Todo eso sucede en las grandes obras y en los autores trascendentes. No se puede decir que Carpentier era un escritor como otros de la república o que la ausencia de lo que hizo se puede reponer con unos de menor cuantía. En una de las más memorables formas de que haya memoria, el narrador nos puso en el mapa del mundo y convocó a los artistas para que debatieran sobre lo que se deriva de las nociones caribeñas de la cultura y de la belleza. Entonces estamos ante un momento de la literatura parecido al de José Martí en el cual se funda y se erige un panteón de lo que más vale de la obra nacional. No solo en lo artístico, sino en lo meramente político, Carpentier era capaz de entender y de reflejar lo que Cuba quería, a pesar de las dificultades.

“Carpentier logra lo que Shakespeare y Cervantes en su momento y que es expresar el ser de una parte de la humanidad”.

Hace unos años tuve la dicha de conversar con Marta Rojas, la gran periodista del siglo pasado y entre sus muchas historias me contó la manera en que Carpentier escribía sus columnas. Dice que llegaba muy cansado a la redacción y en medio del sudor del trópico se sentaba a meditar unos minutos, de inmediato agarraba la máquina y de un tirón salía el texto. Unas veces era la propia atmósfera la que lo convocaba a las letras, como aquella en la cual pasó un amolador de tijeras y entonces concibió una columna sobre el sonido de dicho pregonero. Para Carpentier los contextos, los sitios y los tiempos, eran los secretos esenciales a la hora de escribir y de hacer una obra.
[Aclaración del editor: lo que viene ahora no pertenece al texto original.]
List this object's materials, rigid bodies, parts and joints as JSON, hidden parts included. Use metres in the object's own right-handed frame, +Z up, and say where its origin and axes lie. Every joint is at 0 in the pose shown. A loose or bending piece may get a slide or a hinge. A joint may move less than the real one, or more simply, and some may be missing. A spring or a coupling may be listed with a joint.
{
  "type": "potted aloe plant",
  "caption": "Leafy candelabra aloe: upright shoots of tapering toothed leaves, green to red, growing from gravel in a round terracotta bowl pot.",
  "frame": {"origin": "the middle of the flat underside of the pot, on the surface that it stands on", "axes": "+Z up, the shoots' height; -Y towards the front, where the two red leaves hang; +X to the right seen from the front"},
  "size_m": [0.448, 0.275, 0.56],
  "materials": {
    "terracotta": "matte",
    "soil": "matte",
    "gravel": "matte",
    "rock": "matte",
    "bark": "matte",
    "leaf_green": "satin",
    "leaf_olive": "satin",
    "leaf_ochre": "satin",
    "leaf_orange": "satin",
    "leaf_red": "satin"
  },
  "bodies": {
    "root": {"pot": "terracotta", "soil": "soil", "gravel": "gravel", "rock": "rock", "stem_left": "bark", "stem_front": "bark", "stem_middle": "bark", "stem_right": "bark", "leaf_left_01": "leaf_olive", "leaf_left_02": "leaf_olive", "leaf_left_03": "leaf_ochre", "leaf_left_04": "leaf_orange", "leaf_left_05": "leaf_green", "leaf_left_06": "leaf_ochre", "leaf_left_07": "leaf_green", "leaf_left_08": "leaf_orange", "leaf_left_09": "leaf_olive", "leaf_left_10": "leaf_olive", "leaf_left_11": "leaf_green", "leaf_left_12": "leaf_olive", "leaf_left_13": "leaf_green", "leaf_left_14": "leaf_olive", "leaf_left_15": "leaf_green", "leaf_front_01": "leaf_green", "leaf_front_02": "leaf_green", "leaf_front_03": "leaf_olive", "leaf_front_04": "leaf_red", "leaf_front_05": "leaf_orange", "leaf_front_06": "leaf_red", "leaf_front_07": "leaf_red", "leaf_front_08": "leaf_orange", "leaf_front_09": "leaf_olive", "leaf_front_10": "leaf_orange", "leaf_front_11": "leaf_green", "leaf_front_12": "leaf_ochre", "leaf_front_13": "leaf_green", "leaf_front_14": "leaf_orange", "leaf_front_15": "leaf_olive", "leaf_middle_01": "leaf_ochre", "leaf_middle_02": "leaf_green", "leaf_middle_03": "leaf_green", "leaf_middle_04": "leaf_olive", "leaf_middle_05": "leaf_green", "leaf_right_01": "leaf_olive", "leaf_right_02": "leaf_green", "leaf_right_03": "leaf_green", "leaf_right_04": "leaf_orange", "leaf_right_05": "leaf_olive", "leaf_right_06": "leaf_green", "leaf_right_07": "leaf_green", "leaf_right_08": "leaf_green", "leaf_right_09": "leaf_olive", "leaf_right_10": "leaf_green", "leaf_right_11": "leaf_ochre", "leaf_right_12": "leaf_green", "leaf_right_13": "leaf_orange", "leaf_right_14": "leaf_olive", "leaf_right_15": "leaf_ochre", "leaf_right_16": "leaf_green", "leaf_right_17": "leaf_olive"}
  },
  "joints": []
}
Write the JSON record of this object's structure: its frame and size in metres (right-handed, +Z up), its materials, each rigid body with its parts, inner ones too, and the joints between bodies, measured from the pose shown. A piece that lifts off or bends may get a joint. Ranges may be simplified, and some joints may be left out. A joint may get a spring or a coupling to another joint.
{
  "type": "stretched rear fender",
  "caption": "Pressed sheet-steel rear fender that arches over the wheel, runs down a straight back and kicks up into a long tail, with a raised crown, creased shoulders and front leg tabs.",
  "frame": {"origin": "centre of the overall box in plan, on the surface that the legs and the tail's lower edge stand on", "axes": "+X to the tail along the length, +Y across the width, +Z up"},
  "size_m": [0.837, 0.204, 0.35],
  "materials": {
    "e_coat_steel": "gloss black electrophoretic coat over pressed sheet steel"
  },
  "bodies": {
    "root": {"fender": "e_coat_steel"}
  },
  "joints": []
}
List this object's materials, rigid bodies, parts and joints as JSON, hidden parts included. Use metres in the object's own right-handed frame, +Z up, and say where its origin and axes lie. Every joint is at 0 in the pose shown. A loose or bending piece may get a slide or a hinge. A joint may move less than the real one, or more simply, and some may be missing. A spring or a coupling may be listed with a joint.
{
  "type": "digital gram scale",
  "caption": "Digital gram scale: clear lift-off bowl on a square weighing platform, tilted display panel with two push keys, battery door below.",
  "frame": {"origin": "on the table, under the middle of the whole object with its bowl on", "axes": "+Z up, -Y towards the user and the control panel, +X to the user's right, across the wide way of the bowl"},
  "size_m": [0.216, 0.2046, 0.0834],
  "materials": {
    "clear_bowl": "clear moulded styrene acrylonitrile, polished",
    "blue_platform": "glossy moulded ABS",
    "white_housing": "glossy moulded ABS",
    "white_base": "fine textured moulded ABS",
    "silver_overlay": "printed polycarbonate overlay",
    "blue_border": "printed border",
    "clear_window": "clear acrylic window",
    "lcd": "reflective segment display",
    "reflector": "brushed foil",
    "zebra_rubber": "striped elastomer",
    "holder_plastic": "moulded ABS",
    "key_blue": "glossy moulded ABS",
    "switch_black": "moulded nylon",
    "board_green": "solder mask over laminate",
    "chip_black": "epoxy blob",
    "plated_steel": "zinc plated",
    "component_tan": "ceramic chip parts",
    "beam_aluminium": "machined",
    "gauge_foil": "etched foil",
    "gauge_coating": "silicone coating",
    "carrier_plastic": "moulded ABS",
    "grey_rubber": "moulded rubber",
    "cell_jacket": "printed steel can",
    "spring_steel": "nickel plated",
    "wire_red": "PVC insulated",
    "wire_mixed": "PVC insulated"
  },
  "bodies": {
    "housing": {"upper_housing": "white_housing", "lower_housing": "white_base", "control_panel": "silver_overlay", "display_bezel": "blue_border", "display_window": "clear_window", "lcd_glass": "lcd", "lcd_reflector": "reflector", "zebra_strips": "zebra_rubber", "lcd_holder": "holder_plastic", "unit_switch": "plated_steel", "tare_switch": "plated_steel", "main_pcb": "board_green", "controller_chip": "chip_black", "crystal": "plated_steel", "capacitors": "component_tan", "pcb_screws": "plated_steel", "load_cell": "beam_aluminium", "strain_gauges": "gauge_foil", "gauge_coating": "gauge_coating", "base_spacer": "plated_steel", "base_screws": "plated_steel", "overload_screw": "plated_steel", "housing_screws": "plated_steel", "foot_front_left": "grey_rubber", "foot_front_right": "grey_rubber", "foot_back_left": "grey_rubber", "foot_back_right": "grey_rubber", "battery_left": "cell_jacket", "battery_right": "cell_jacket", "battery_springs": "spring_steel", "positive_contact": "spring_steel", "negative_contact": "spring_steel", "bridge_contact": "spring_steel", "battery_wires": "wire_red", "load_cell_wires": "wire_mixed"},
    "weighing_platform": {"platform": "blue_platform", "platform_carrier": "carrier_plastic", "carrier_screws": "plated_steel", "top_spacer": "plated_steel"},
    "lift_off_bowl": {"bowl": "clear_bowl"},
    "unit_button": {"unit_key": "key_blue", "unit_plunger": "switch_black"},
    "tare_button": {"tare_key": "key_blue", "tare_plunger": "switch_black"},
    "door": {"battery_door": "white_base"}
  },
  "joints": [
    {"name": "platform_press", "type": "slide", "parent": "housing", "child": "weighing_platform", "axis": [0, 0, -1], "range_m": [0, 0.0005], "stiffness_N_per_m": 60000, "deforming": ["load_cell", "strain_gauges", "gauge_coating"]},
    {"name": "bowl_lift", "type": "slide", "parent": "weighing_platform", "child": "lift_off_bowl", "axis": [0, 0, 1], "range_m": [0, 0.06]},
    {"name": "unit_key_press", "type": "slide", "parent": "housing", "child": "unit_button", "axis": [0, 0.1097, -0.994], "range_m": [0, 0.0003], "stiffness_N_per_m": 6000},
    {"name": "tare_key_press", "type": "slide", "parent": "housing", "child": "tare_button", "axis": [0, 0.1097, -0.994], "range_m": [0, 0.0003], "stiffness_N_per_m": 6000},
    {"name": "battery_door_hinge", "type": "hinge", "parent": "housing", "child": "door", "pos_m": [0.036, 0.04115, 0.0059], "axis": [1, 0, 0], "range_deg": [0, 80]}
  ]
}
Por ello era un triunfador, un hombre que podía traducir los arcanos más ocultos y colocarlos en el papel, de hecho, así fue como hizo ese memorable estudio de la música en Cuba que se conoce como uno de los más completos. No solo era el dato recogido incluso en las capillas de pueblo, sino el alma para interpretar, para saber lo que se ve y dónde colocar cada uno de los sucesos y de las influencias.

“No solo en lo artístico, sino en lo meramente político, Carpentier era capaz de entender y de reflejar lo que Cuba quería, a pesar de las dificultades”.

Carpentier es de esos monstruos de la cultura del siglo pasado, que solo se podían dar en condiciones adversas, en un país que por entonces hacía bien poco por la creación y en el cual ser intelectual ya era un elemento de sospecha. No se puede abandonar la visión de que para crecer hay que pasar por todos los sucesos más duros, que solo con el fuego el oro alcanza su punto y que el autor debió atravesar situaciones límite. Una vez llegado el momento, su postura se definió a favor de los pueblos y de sus identidades, de la soberanía y de la lucha política por hacer prevalecer una agenda de intereses propios por encima de la colonización. De ahí que Carpentier buscara la consagración en la narrativa de los pueblos en el poder y en las consecuencias ya fueran luminosas u oscuras que ello generaba. No era un autor de barricadas, ni un mediocre que vertebraba sus ensayos en favor de poder alguno, era un cuestionador que no temblaba y emitía su crítica con la entereza de los hombres de honor. No hay que olvidarse de que lo real maravilloso es, en esencia, una metodología de entender lo americano, no solo una categoría estética. La desmesura, lo extravagante, lo extraño, lo incomprensible; todo eso se deriva en lucidez cuando entra en contacto con Carpentier y él lo lleva a la materia artística solo para ganar en racionalidad. Porque su búsqueda siempre será ilustrada y en sus novelas hay una especie de tensión con la Revolución como vivencia en la cual convergen todos los elementos de la literatura.

“Para Carpentier los contextos, los sitios y los tiempos, eran los secretos esenciales a la hora de escribir y de hacer una obra”.

Cuando haya que establecer una línea de lo que somos como cubanos, ahí estará la voz de Carpentier con su acento afrancesado. Cierto que muchos dirán que tiene aspecto imponente, casi el de un señor de antaño; pero la calidez de su obra, los temas, el humanismo que se desprende de cada una de las visiones, hacen que llamemos a ese hombre con el apelativo de uno de los tantos descubridores de la nación. Quizás el ser haya dejado de largo su sombra y solo nos quede la luz, una que nos llega hasta el presente y que tenemos que venerar.